Saturday, August 16, 2014

More massacres in Iraq and Syria; Fear of a tech bubble; Teaching is not a business

1 More massacres in Iraq and Syria (BBC) Islamic State (IS) militants have been accused of massacring hundreds of people in areas under their control in northern Iraq and eastern Syria. At least 80 members of the Yazidi religious minority are believed to have been killed with women and children abducted in a village in Iraq. IS is also accused of killing 700 tribesmen opposing them in Syria's Deir Ezzor province, over a two-week period. The violence has displaced an estimated 1.2 million people in Iraq alone.
US aircraft are providing air support for Kurdish forces in northern Iraq to drive back the militants and retake the strategic Mosul dam. US Central Command said it carried out nine air strikes on Saturday, hitting targets near Irbil and the dam. The UK, Germany and other countries are delivering humanitarian aid for refugees in the north.
IS first emerged in Syria, fighting President Bashar al-Assad during the ongoing civil war there, but it has since overrun parts of northern Iraq, making its capital in the city of Mosul. Pursuing an extreme form of Sunni Islam, it has persecuted non-Muslims and Shia Muslims, whom it regards as heretics.
2 Fear of a tech bubble ( Charles Arthur in The Guardian) What constitutes a technology bubble? If it's gigantic valuations, you don't have to look far. When venture capital company Andreessen Horowtiz put $85m last week into online publisher Buzzfeed in exchange for 10% of its equity, that implied BuzzFeed was worth $850m, more than the 137-year-old Washington Post. Five-year-old Uber raised a little over $1.2bn from venture capitalist for about 5% of its equity, to give it that $17bn valuation.
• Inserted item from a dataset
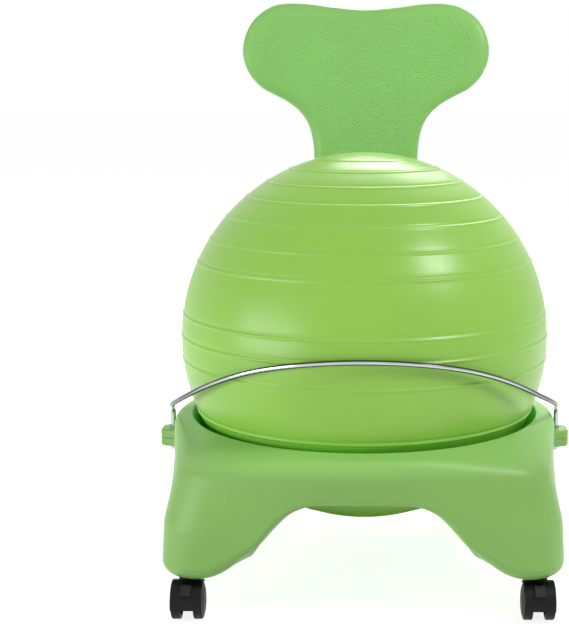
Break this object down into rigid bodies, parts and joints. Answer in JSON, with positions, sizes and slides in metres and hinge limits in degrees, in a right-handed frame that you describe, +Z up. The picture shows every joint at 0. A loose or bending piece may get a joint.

And if Snapchat, the vanishing-picture service, could turn down a $3bn offer from Facebook in November 2013 (according to the Wall Street Journal) and was in talks last month with China’s Alibaba over funding that could value it at $10bn, isn't that evidence of a bubble?

But are the foundations solid enough to stop sky-high valuations crashing down? The latest debate over whether we're in a "tech bubble" has been raging in Silicon Valley and beyond since at least late 2010, when venture capitalist John Doerr suggested we were entering a "third wave" of innovation, focused on smartphones and social networking. To the suggestion that valuations were – even then – "overheated", Doerr replied: "I prefer to think of these bubbles as booms. I think booms are good. Booms lead to overinvestment, to full employment. Booms lead to lots of innovation."

"In some ways, the sharing economy is a throwback to the pre-industrial age, when village communities had to share resources to survive," says John Hawksworth, PwC's chief economist. "They built up trust through repeated interactions with people they had known all their lives.”

http://www.theguardian.com/technology/2014/aug/17/technology-bubble-uber-snapchat-buzzfeed
3 Teaching is not a business (David L Kirp in The New York Times) Today’s education reformers believe that schools are broken and that business can supply the remedy. Some place their faith in the idea of competition. Others embrace disruptive innovation, mainly through online learning. Both camps share the belief that the solution resides in the impersonal, whether it’s the invisible hand of the market or the transformative power of technology.
Neither strategy has lived up to its hype, and with good reason. It’s impossible to improve education by doing an end run around inherently complicated and messy human relationships. Marketplace mantras dominate policy discussions. High-stakes reading and math tests are treated as the single metric of success, the counterpart to the business bottom line. Teachers whose students do poorly on those tests get pink slips, while those whose students excel receive merit pay, much as businesses pay bonuses to their star performers and fire the laggards. This approach might sound plausible in a think tank, but in practice it has been a flop.
Firing teachers, rather than giving them the coaching they need, undermines morale. In some cases it may well discourage undergraduates from pursuing careers in teaching, and with a looming teacher shortage as baby boomers retire, that’s a recipe for disaster. Merit pay invites rivalries among teachers, when what’s needed is collaboration. Closing schools treats everyone there as guilty of causing low test scores, ignoring the difficult lives of the children in these schools — “no excuses,” say the reformers, as if poverty were an excuse.
While these reformers talk a lot about markets and competition, the essence of a good education — bringing together talented teachers, engaged students and a challenging curriculum — goes undiscussed. Business does have something to teach educators, but it’s neither the saving power of competition nor flashy ideas like disruptive innovation. Instead, what works are time-tested strategies..
While technology can be put to good use by talented teachers, they, and not the futurists, must take the lead. The process of teaching and learning is an intimate act that neither computers nor markets can hope to replicate. Small wonder, then, that the business model hasn’t worked in reforming the schools — there is simply no substitute for the personal element.